Try this code.I made some minor changes.
#include <iostream>
#include <vector>
using std::vector;
int return_max_index(vector<int> valuebyweight, int n)
{
int max_index = 0;
for(int i=0; i<n; i++)
{
if(valuebyweight[i] >= valuebyweight[max_index])
{
max_index = i;
}
}
//if all the values in valuebyweight are 0
if(valuebyweight[max_index]==0)
{
return -1;
}
else
return max_index;
}
double get_optimal_value(int capacity, vector<int> weights, vector<int> values,int n) {
double value = 0.0;
vector<int> valuebyweight(n);
for(int i=0; i<n; i++)
{
valuebyweight[i] = values[i] / weights[i];
}
while(capacity!=0)
{
int max_index = return_max_index(valuebyweight, n);
if(max_index==-1)
{
break;
}
if(weights[max_index] <= capacity)
{
capacity -= weights[max_index];
value += values[max_index];
// assign valuebyweight[max_index] to 0 as it already participated in optimal solution and need no longer to participate.
valuebyweight[max_index]=0;
}
else
{
value += (valuebyweight[max_index] * capacity);
capacity = 0;
}
}
return value;
}
int main() {
int n;
int capacity;
std::cin >> n >> capacity;
vector<int> values(n);
vector<int> weights(n);
for (int i = 0; i < n; i++) {
std::cin >> values[i] >> weights[i];
}
double optimal_value = get_optimal_value(capacity, weights, values,n);
std::cout.precision(10);
std::cout << optimal_value << std::endl;
return 0;
}
One way to do this is to just keep the list of found indices in a static local.
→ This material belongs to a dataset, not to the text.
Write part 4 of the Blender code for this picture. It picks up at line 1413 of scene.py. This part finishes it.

But then, how do you know you haven't already seen this one before? So better to make it a class. Then you can also do some optimization: sort the array once, then just pop the next highest index from the result whenever it's called:
struct mysort{
const std::vector<int>& _tosort;
mysort(const std::vector<int> tosort) : _tosort(tosort) {}
bool operator()(int a, int b){ return _tosort[a] < _tosort[b]; }
}
class IndexFinder{
private:
std::vector<int> sorted_indices;
int invoked;
public:
IndexFinder(const std::vector<int>& tosort) :
sorted_indices(tosort.size()) {
invoked = 0;
for(size_t i=0; i<tosort.size(); ++i)
sorted_indices[i] = i;
std::stable_sort(sorted_indices.begin(), sorted_indices.end(),
mysort(tosort));
}
int IndexFinder::operator()(){
return sorted_indices[invoked++];
}
};
You should put in protections to IndexFinder::operator()() to handle what happens if the user calls it more times than there are indices in the vector. As a bonus you should be pretty easily able to change it into a template class to sort things other than ints.
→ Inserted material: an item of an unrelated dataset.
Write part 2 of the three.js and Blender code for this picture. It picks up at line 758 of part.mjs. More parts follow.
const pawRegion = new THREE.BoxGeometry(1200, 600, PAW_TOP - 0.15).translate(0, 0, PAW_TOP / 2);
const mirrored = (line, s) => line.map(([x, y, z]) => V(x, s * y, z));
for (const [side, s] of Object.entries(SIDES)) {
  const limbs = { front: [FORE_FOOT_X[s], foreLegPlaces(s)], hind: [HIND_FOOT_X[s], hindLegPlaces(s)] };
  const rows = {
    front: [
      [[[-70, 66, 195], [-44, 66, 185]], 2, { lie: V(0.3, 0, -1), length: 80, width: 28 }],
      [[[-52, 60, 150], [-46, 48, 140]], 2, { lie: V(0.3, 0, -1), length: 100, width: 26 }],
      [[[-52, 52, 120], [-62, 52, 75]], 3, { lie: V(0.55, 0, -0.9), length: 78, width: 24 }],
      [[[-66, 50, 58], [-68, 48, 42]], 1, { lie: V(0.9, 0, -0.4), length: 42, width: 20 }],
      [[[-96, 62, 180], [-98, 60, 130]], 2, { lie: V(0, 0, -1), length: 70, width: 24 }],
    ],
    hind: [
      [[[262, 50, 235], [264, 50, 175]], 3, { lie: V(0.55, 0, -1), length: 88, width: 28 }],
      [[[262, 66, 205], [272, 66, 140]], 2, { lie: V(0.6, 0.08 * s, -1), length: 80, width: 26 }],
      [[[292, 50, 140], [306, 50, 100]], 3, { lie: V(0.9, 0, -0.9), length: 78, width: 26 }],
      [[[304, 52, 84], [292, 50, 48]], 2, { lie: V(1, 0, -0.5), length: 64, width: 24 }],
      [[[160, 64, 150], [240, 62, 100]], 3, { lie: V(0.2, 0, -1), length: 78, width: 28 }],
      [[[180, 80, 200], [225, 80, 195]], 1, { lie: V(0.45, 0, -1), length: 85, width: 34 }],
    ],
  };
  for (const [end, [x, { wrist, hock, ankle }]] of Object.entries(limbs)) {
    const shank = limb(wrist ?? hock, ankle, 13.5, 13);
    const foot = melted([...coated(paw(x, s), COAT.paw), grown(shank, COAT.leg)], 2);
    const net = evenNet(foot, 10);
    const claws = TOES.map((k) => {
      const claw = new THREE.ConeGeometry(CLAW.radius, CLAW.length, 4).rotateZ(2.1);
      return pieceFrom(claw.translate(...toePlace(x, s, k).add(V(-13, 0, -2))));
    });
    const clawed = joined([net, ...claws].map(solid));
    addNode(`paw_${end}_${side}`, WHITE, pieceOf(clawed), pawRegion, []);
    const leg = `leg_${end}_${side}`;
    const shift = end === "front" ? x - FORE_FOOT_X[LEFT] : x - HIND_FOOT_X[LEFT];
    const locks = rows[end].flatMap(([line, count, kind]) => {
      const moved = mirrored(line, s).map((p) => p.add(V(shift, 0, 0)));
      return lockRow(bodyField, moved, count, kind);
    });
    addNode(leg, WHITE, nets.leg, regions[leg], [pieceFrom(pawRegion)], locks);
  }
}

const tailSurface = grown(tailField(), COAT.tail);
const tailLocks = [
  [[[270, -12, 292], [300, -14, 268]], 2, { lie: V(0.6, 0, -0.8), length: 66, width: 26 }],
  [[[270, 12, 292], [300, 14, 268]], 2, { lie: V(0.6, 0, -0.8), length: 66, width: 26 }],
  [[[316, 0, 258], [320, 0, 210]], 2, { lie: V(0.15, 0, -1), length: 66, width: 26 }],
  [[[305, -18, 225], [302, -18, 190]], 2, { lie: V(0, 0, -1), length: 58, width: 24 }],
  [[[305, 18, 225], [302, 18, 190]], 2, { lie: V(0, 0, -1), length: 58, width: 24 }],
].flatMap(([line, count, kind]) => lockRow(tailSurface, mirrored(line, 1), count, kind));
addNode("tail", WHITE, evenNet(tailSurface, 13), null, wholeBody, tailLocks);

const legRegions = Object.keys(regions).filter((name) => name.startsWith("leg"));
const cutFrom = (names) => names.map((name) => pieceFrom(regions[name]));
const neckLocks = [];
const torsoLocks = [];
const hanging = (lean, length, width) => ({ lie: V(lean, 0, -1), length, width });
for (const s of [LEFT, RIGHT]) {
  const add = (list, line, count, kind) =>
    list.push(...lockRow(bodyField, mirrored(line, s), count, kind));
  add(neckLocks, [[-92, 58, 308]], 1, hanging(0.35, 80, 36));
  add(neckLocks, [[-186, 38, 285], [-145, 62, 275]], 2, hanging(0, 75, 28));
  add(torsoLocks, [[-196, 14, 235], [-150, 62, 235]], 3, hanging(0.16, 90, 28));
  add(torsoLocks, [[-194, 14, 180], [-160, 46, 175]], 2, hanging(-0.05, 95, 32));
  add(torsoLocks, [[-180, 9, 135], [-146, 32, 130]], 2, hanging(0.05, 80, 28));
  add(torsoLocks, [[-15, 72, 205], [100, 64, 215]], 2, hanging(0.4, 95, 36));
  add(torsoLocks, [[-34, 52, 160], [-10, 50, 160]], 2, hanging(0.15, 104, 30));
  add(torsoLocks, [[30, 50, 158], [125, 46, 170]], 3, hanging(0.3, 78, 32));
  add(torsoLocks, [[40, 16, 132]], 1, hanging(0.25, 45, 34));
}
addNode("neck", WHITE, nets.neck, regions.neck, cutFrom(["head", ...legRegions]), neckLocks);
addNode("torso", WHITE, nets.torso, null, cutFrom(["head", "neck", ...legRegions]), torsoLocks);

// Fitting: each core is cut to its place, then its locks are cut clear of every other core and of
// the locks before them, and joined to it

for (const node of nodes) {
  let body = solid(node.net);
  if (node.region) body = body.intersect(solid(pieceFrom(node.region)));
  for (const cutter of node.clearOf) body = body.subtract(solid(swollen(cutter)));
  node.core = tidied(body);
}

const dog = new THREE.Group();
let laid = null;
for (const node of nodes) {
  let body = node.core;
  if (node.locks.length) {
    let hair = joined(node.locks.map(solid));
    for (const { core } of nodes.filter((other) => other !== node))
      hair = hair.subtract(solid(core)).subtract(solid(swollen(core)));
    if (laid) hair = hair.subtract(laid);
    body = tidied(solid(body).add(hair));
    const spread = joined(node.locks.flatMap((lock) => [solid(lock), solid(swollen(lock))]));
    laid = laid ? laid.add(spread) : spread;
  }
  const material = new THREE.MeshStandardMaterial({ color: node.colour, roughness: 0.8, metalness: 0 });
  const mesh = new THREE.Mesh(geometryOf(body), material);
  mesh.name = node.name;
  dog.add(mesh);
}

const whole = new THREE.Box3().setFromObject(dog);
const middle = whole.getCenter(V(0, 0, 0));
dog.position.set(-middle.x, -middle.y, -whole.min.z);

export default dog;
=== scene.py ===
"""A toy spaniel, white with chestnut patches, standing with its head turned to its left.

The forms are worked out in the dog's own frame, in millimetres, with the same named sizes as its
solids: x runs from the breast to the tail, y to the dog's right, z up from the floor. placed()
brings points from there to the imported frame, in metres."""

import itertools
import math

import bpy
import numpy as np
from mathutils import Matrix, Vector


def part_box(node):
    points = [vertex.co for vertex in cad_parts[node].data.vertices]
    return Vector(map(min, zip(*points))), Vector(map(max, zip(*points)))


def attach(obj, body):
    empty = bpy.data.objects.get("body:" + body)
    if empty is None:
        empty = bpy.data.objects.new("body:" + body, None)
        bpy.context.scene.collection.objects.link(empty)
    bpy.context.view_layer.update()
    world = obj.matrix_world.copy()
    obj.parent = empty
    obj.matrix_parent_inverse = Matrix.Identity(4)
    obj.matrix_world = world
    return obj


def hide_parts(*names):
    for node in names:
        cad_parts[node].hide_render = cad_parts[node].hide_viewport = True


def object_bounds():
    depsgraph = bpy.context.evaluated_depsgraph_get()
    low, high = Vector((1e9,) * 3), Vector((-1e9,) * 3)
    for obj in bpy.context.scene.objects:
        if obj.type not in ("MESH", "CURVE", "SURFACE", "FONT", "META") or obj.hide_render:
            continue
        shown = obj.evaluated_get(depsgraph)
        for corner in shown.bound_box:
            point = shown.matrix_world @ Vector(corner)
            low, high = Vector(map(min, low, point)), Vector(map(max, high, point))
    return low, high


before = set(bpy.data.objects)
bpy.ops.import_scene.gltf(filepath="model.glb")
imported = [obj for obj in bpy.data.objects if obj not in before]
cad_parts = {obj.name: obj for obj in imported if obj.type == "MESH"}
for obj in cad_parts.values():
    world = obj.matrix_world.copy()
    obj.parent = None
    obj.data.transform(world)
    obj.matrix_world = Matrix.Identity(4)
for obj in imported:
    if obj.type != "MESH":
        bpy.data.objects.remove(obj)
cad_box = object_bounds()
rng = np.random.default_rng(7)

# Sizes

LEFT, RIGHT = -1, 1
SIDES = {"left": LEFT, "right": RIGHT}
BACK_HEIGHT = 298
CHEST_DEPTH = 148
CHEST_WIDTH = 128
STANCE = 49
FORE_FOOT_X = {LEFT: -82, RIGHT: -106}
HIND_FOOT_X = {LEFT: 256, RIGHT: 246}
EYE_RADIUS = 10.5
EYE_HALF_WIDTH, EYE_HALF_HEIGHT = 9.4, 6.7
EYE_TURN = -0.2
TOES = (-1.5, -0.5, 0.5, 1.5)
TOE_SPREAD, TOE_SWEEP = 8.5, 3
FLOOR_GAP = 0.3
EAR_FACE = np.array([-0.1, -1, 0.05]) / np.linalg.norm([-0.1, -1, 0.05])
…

This is not pretty (it modifies the array), but gives an idea:
#include <stdlib.h>
#include <stdio.h>
#include <limits.h>
int index_of_largest(int array[], size_t len) {
int r = INT_MIN;
int d = 0;
for (int i = 0; i < len; i++) {
if (array[i] > r) {
d = i;
r = array[i];
}
}
if (r != INT_MIN) {
array[d] = INT_MIN;
}
return d;
}
int main(){
int a[8] = {2, 6, 4, 12, 5, 7, 12, 8};
int len = (int)(sizeof(a) / sizeof(a[0]));
for (int i = 0; i < len; i++) {
printf("%d\n", index_of_largest(a, len));
}
}
OUTPUT
3
6
7
5
1
4
2
0
This is a little different than the previous answer #bloer gave, but shows somewhat of a shorter method (it still uses a class) by using C++ 11 (std::iota and usage if lambda in std::sort).
#include <algorithm>
#include <iostream>
#include <vector>
class MaxIndex
{
private:
std::vector<int> index;
public:
MaxIndex(const std::vector<int>& tosort) : index(tosort.size())
{
// initialize the indices
std::iota(index.begin(), index.end(), 0);
// sort the indices based on passed-in vector
std::sort(index.begin(), index.end(), [&](int n1, int n2)
{ return tosort[n1] > tosort[n2];});
}
// return the nth highest index
int getNthMaxIndex(int n) const { return index[n]; }
};
using namespace std;
int main()
{
std::vector<int> a = {2,6,4,12,5,7,12,8};
MaxIndex mi(a);
for (size_t i = 0; i < a.size(); ++i)
cout << mi.getNthMaxIndex(i) << endl;
}
Live Example
Second, is there a reason to consistently use n if you're going to use std::vector? A std::vector knows its own size, so passing (and using) extraneous variables denoting the number of elements in a vector is inviting a bug to be introduced somewhere. Just use the std::vector::size() function if you want to get the number of elements, or just pass the vector by itself.
In addition, you should be passing things like std::vector by either reference or const reference, depending on whether the passed-in vector will be changed or not. Passing std::vector by value (as you're doing now) incurs an (unnecessary) copy.